Just before her husband became a presidential candidate, she said, “for the first time in my adult life I am really proud of my country’’. She was characterised as angry and ungrateful for the opportunities that had taken her to Princeton and Harvard and a well-paid legal job. In 2008, a Fox News host asked whether a playful fist bump between her and Barack was “a terrorist fist jab’’, while a notorious New Yorker cover depicted the couple as jihadis.
With her every word and move being scrutinised, she learned to be “much more scripted than I’d ever been before’’.

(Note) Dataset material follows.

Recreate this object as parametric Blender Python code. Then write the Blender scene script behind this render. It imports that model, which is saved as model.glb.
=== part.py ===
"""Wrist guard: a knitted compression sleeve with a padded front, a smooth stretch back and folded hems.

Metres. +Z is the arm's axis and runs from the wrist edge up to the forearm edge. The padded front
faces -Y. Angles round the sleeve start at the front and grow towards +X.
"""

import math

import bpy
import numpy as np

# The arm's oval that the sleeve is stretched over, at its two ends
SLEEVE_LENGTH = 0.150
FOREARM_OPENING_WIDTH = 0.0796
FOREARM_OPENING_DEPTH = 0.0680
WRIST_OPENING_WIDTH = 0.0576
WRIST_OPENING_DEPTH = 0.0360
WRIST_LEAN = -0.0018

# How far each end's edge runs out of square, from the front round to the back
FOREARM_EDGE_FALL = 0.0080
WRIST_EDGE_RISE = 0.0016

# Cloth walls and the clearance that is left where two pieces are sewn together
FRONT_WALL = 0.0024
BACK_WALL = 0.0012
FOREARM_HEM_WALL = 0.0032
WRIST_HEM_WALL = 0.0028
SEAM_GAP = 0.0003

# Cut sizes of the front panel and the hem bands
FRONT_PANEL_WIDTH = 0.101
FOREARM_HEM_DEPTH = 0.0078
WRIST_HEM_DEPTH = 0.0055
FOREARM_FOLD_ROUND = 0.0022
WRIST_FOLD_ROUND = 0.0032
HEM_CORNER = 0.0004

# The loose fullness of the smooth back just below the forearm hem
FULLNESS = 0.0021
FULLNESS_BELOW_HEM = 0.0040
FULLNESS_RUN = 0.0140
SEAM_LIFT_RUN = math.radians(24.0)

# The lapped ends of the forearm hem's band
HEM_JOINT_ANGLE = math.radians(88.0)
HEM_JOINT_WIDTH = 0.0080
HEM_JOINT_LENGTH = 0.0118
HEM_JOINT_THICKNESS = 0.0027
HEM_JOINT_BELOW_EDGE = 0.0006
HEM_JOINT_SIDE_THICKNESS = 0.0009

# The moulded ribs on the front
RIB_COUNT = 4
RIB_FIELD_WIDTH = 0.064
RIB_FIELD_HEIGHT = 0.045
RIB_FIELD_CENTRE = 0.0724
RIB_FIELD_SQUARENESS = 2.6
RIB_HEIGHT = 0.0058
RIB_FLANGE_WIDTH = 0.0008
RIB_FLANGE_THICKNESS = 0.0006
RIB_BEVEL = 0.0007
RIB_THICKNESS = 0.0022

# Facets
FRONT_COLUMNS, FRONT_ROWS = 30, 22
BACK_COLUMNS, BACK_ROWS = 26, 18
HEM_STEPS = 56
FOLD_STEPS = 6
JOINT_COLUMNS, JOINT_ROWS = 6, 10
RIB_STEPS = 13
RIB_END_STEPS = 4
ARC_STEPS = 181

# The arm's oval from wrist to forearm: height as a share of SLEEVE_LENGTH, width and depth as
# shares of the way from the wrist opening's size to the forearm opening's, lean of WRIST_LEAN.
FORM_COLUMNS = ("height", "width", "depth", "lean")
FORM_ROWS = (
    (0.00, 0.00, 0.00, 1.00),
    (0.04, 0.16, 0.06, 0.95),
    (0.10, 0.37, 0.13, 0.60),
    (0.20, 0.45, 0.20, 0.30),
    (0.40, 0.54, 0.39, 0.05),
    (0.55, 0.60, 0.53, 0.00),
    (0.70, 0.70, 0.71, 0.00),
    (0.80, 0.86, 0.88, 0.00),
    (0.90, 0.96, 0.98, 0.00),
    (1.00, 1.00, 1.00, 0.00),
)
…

Although she left the White House 3½ years ago, that is how much of this film feels — overly scripted. Her most revealing political revelation centres on her “trauma’’ caused by Democrat voters who “couldn’t be bothered to vote’’ in the 2016 election that brought Trump to power, or in the mid-term elections her husband contested.
“A lot of our folks didn’t vote,’’ she says. “It was almost like a slap in the face … The people who didn’t vote at all — the young people, the women, that’s when you think, ‘man, people think this is a game’.”
In a cameo appearance, elder daughter Malia reassures her mother that “those eight years weren’t for nothing’’. This suggests the Obamas doubt whether their historic tenure at the White House — and the surrendering of their family’s privacy and freedom — was worth it. But the implications of Obama’s “trauma’’ remarks are never explored.
There is a sense that, rather than risk her film becoming a lightning rod for political controversy, vital things are left unsaid. In this way, the film version of Becoming becomes a lost opportunity. The Obama we meet in this documentary is funny, likeable and glamorous, but if you really want to know what makes this remarkable woman tick, read her book.